• Some records
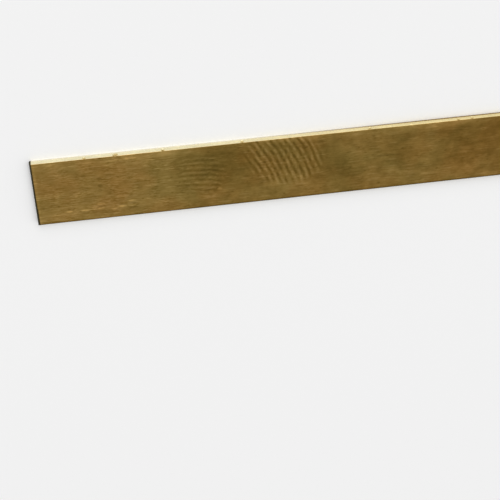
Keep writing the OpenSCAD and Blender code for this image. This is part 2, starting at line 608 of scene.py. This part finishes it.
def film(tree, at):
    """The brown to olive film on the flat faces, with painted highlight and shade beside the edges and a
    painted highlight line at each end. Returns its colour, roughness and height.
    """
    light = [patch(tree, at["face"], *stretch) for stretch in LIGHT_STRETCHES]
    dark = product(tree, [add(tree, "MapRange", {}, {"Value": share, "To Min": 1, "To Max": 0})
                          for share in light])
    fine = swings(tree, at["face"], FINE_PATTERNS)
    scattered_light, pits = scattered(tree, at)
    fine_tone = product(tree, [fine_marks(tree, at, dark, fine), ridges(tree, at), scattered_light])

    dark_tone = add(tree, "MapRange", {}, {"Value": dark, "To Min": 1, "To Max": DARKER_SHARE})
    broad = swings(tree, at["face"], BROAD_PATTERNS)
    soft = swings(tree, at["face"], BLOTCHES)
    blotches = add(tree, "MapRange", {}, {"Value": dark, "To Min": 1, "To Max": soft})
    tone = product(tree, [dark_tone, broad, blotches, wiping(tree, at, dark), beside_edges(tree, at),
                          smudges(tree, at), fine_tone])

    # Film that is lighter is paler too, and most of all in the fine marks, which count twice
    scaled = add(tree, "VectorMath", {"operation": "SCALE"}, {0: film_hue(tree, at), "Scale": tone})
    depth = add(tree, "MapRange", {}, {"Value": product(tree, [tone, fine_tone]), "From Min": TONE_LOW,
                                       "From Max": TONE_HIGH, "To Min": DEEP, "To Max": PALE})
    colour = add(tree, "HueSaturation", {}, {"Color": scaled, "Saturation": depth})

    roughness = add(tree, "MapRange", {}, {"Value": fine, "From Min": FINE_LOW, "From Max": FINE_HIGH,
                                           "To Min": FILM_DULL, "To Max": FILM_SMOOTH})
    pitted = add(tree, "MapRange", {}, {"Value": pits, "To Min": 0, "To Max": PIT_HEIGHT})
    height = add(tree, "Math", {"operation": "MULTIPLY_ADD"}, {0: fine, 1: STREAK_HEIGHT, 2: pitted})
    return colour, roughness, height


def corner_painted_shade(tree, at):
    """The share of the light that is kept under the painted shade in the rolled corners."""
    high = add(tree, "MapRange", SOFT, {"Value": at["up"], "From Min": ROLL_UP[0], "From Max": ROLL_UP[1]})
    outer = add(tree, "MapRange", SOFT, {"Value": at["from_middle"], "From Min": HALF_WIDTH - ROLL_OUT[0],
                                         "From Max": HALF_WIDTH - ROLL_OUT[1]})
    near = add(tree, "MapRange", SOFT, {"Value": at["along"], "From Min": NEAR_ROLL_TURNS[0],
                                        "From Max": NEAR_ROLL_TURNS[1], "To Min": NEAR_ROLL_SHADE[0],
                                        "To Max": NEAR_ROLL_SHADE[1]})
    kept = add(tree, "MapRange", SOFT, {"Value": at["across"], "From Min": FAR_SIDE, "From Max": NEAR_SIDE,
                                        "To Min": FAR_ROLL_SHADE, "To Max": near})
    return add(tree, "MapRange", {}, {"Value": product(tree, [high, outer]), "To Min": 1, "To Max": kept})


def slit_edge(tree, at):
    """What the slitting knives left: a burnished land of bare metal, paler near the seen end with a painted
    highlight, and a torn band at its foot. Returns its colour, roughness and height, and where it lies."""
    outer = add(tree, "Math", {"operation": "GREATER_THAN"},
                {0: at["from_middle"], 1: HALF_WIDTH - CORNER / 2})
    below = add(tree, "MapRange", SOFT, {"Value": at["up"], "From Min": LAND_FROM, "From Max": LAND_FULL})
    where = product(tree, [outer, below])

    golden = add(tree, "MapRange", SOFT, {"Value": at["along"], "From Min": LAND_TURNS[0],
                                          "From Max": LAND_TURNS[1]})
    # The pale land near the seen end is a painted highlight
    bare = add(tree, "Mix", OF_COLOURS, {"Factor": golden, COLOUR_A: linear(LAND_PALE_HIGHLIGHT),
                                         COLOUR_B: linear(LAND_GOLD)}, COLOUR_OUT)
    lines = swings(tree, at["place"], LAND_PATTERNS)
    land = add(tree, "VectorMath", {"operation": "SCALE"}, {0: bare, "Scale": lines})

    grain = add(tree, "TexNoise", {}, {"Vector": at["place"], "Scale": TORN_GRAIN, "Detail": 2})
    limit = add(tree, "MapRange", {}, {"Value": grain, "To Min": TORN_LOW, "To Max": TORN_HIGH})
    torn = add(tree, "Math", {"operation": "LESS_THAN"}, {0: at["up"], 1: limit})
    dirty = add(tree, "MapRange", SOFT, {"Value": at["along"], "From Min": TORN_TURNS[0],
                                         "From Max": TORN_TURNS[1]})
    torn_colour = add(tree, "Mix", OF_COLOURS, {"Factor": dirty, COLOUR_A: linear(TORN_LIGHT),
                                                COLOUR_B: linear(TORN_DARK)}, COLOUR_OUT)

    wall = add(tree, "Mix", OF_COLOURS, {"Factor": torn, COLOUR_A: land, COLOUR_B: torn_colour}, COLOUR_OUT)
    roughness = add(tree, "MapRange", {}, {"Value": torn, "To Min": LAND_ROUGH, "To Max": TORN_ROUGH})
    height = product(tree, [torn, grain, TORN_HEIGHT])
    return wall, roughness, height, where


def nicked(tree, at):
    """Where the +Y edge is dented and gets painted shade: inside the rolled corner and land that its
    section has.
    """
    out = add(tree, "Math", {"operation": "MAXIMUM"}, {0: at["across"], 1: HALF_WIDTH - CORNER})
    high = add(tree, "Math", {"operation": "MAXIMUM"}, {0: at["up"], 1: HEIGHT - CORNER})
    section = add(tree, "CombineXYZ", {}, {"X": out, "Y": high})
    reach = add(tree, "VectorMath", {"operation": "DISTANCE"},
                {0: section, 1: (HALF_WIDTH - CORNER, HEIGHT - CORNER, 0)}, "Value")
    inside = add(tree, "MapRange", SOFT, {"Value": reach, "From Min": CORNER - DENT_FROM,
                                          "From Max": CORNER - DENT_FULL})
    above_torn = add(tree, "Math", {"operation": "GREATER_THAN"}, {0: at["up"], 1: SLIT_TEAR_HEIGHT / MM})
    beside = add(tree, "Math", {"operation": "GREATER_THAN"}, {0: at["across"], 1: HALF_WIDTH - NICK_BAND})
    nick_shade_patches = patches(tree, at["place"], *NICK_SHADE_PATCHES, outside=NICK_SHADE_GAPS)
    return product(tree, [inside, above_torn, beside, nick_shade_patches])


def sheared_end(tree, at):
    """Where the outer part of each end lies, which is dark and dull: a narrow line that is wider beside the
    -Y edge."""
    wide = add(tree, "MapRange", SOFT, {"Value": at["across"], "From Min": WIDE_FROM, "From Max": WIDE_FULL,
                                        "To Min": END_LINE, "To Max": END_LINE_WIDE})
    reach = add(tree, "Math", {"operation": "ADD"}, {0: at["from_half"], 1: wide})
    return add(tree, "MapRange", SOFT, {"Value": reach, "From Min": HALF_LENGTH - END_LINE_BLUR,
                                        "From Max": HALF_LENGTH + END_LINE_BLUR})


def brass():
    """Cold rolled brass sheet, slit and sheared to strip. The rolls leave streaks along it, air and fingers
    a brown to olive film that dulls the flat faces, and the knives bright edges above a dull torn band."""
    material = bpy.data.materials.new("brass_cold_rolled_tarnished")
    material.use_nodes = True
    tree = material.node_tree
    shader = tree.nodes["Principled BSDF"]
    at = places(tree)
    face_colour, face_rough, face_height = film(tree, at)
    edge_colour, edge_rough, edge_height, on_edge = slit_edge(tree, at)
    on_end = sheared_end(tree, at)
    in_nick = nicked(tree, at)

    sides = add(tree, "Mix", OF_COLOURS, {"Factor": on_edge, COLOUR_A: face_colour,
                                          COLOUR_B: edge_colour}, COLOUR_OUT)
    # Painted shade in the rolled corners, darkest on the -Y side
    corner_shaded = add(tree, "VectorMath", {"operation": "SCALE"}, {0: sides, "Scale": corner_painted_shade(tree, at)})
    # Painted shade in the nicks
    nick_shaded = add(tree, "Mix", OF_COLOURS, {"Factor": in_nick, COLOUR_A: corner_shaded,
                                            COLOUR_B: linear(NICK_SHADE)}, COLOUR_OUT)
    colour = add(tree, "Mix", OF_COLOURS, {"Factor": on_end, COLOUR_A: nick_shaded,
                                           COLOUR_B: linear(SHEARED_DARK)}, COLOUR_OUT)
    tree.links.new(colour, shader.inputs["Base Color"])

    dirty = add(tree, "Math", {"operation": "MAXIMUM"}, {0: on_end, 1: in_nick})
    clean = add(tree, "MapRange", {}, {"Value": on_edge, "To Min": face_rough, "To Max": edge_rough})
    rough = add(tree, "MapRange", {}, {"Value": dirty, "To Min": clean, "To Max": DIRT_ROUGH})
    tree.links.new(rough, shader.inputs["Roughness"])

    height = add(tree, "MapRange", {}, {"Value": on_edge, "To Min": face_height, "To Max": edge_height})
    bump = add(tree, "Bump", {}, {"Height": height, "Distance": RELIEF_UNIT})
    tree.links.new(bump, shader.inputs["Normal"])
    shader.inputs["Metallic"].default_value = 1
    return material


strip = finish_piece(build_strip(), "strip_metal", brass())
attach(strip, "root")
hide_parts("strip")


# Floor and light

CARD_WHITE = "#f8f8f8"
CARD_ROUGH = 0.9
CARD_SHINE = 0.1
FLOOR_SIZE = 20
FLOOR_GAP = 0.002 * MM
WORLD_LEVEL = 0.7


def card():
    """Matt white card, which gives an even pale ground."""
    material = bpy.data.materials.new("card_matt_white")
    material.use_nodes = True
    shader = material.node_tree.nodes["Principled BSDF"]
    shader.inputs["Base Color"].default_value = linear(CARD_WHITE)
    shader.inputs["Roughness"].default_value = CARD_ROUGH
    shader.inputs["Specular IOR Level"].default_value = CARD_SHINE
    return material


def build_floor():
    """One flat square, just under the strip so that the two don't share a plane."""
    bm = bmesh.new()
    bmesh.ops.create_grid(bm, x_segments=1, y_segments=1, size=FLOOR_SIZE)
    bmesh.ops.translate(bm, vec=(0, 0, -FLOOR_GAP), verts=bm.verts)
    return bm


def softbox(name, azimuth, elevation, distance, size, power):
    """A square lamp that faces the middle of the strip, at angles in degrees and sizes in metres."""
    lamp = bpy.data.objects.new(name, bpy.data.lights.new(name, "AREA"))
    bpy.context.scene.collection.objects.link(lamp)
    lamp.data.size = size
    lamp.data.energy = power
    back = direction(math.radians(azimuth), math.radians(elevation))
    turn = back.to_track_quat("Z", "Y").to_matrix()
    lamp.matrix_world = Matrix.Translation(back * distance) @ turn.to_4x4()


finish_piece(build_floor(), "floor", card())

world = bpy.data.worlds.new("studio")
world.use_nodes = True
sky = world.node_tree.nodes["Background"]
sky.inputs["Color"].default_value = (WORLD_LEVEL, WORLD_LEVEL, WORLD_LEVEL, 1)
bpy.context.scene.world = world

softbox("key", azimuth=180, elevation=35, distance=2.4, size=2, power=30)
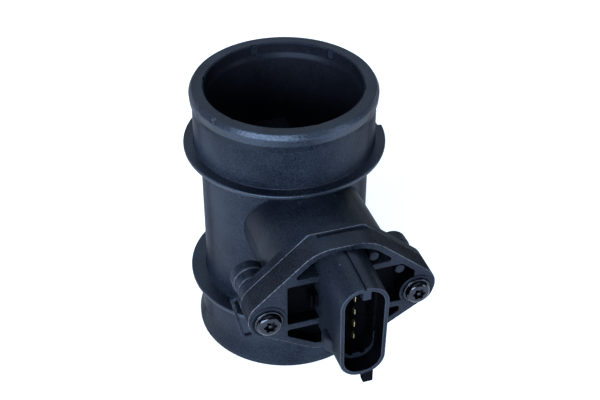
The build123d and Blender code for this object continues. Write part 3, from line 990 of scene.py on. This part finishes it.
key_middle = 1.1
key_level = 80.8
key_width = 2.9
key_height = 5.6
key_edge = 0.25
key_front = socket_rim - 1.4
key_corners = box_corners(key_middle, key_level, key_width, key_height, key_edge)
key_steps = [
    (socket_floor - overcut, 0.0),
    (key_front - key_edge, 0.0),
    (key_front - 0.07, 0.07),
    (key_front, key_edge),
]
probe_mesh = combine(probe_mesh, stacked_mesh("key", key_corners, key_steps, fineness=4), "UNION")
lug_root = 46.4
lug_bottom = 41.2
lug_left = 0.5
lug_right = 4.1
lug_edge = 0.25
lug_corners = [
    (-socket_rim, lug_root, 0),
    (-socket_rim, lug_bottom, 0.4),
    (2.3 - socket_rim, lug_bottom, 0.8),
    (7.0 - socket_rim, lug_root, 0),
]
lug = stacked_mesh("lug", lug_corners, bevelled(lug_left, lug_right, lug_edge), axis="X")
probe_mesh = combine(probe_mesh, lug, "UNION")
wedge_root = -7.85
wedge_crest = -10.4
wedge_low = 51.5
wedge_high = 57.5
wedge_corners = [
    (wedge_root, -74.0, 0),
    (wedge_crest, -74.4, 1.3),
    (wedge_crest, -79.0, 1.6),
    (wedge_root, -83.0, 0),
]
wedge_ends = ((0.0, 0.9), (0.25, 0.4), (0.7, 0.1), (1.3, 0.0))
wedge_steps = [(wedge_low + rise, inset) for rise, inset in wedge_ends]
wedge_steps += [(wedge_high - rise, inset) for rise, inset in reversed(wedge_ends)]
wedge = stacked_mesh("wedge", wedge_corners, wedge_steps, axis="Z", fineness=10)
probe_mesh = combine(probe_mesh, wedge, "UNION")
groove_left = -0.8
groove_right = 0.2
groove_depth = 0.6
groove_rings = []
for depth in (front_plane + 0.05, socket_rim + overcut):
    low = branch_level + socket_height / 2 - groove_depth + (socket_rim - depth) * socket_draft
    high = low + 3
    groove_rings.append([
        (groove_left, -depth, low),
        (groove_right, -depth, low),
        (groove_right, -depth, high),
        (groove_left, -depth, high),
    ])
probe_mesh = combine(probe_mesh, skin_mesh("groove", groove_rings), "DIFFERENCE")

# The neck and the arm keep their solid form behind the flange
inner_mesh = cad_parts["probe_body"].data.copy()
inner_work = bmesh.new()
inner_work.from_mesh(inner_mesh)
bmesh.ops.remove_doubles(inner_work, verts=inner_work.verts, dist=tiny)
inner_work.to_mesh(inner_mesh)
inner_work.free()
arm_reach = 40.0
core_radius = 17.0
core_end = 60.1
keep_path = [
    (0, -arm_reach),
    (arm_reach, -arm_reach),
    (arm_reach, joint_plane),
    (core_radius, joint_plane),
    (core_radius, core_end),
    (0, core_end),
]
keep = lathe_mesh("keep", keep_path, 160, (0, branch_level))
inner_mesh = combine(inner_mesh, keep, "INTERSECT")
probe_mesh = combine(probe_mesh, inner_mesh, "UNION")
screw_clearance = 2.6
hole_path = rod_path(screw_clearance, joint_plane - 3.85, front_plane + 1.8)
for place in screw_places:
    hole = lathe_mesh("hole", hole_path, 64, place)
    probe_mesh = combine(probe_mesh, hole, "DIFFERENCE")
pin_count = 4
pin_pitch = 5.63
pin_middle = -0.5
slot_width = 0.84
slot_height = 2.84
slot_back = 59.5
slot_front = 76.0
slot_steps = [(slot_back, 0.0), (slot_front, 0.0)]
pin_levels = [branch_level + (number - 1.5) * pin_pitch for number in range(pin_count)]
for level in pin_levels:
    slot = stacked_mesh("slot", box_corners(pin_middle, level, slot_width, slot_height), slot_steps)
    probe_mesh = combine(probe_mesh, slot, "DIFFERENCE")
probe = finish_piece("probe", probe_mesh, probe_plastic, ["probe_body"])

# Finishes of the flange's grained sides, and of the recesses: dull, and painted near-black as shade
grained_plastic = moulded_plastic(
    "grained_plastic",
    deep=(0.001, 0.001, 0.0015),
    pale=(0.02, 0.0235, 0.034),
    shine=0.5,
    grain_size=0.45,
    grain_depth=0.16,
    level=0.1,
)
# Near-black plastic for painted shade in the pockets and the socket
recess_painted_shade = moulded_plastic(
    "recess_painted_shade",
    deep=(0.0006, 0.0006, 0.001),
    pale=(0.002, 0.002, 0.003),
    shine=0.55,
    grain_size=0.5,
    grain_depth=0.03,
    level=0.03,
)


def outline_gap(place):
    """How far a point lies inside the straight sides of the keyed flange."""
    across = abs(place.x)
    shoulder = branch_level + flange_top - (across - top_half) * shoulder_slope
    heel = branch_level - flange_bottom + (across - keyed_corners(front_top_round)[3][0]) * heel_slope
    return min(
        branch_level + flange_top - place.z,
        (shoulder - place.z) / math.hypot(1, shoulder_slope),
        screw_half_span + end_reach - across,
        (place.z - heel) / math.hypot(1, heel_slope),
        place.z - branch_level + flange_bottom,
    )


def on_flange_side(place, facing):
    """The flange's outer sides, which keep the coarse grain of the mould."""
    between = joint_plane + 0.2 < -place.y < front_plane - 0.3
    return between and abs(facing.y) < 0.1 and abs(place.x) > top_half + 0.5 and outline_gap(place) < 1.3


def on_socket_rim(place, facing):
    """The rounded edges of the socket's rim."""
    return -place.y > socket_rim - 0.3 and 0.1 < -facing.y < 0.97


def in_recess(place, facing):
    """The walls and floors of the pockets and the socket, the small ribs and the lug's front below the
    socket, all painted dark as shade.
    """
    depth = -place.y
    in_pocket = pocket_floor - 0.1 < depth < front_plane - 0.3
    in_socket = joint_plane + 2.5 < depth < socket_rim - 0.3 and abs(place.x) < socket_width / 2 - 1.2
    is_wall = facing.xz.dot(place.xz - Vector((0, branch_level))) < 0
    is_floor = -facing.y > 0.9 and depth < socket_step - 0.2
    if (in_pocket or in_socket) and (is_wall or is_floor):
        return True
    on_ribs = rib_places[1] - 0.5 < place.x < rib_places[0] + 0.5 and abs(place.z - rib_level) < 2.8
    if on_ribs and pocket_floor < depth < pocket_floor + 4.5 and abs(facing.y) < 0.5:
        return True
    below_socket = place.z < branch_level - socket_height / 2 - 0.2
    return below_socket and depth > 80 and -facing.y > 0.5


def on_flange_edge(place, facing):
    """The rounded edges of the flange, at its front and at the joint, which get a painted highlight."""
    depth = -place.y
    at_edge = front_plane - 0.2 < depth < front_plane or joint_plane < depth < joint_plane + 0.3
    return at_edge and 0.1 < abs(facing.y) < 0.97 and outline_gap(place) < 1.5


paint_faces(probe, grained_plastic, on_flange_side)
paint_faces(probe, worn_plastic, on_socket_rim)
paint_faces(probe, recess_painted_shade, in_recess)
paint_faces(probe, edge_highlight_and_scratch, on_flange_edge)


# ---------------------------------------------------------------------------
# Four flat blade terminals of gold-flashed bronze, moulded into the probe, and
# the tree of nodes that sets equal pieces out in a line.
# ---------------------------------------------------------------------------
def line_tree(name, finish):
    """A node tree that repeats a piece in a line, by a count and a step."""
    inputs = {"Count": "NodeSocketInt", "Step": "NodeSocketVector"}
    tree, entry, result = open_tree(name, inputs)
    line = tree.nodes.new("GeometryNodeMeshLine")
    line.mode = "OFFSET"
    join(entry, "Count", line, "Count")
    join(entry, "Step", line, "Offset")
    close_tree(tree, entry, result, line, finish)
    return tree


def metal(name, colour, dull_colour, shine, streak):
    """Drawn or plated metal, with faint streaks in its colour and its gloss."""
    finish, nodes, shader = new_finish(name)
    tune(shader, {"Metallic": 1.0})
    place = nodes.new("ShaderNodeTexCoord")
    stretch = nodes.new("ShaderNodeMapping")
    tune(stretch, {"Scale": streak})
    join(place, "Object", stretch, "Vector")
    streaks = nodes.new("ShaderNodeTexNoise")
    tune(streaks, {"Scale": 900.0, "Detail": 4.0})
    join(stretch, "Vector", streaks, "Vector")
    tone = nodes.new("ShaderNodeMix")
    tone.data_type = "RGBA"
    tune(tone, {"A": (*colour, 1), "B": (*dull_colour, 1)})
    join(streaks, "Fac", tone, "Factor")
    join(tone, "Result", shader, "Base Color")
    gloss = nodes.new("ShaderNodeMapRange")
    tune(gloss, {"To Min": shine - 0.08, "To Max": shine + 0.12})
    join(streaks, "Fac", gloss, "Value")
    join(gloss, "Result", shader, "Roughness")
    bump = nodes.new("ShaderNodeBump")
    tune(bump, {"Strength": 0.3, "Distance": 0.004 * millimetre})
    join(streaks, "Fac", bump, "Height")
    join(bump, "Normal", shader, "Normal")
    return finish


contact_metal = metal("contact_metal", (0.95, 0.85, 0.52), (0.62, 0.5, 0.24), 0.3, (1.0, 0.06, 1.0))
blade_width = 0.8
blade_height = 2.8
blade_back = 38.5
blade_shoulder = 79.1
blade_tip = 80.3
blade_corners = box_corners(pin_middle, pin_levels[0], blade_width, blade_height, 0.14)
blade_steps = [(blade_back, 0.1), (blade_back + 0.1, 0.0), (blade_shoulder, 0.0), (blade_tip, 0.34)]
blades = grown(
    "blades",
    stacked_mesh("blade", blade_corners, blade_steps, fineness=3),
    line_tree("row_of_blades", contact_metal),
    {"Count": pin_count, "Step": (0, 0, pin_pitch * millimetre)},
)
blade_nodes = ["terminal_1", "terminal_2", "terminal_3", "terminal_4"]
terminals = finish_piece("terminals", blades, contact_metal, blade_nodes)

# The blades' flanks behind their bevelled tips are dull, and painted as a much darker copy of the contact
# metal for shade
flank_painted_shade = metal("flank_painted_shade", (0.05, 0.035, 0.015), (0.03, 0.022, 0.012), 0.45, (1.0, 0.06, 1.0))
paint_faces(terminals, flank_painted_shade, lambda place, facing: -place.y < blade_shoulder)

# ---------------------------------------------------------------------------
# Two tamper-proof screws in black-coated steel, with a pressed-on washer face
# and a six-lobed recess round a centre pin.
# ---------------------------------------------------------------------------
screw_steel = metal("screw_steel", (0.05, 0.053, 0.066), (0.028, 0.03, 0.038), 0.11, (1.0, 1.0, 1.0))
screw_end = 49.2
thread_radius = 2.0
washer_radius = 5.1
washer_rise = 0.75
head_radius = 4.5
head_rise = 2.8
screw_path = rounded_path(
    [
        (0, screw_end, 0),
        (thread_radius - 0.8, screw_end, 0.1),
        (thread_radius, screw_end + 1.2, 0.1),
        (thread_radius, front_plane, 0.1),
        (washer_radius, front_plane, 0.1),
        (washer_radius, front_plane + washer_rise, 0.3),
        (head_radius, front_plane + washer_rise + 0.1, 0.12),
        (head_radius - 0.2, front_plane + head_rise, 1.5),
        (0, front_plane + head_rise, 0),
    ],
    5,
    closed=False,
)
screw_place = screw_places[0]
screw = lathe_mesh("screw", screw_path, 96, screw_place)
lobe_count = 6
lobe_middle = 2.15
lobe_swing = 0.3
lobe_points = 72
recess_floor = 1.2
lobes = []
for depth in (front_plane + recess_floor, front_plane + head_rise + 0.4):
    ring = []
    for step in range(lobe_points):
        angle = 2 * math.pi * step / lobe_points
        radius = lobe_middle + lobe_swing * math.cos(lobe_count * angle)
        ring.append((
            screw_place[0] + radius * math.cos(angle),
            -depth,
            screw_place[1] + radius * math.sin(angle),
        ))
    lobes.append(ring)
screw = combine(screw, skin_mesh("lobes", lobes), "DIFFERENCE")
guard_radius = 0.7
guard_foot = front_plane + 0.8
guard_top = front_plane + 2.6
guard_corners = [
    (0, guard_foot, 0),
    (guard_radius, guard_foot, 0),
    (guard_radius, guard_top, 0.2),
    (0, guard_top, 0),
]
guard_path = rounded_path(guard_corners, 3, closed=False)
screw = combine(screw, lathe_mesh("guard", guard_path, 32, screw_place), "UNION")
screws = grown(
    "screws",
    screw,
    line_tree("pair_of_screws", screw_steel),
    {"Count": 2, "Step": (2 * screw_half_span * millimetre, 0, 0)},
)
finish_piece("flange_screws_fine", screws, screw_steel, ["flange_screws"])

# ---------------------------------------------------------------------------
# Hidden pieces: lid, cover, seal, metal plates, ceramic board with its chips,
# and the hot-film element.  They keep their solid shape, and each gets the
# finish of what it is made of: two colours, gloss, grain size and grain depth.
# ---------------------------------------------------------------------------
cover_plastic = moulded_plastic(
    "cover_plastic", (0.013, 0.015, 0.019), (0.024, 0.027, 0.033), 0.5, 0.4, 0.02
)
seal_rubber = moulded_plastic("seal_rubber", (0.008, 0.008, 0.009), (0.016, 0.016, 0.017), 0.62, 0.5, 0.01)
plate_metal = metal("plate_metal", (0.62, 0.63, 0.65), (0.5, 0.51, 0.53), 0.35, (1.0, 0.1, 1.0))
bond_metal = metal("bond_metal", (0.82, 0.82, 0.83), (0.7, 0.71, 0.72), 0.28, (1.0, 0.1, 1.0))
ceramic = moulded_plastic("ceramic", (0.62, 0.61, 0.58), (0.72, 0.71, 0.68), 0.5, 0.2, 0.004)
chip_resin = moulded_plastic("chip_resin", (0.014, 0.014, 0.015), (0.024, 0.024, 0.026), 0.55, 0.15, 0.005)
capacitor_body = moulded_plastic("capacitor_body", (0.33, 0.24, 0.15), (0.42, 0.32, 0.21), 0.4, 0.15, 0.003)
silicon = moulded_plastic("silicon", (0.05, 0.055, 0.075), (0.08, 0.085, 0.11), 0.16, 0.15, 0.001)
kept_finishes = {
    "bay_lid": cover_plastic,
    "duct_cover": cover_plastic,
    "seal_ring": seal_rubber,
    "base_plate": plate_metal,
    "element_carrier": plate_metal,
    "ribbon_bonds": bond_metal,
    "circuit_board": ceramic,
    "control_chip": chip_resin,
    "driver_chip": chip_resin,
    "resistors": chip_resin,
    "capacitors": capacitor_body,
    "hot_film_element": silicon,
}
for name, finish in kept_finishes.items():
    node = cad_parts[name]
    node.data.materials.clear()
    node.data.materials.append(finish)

• EXERCISE OBJECTIVE
Go through the lines above. Select every one that has the string "this".

• EXERCISE OUTPUT
Keep writing the OpenSCAD and Blender code for this image. This is part 2, starting at line 608 of scene.py. This part finishes it.
The build123d and Blender code for this object continues. Write part 3, from line 990 of scene.py on. This part finishes it.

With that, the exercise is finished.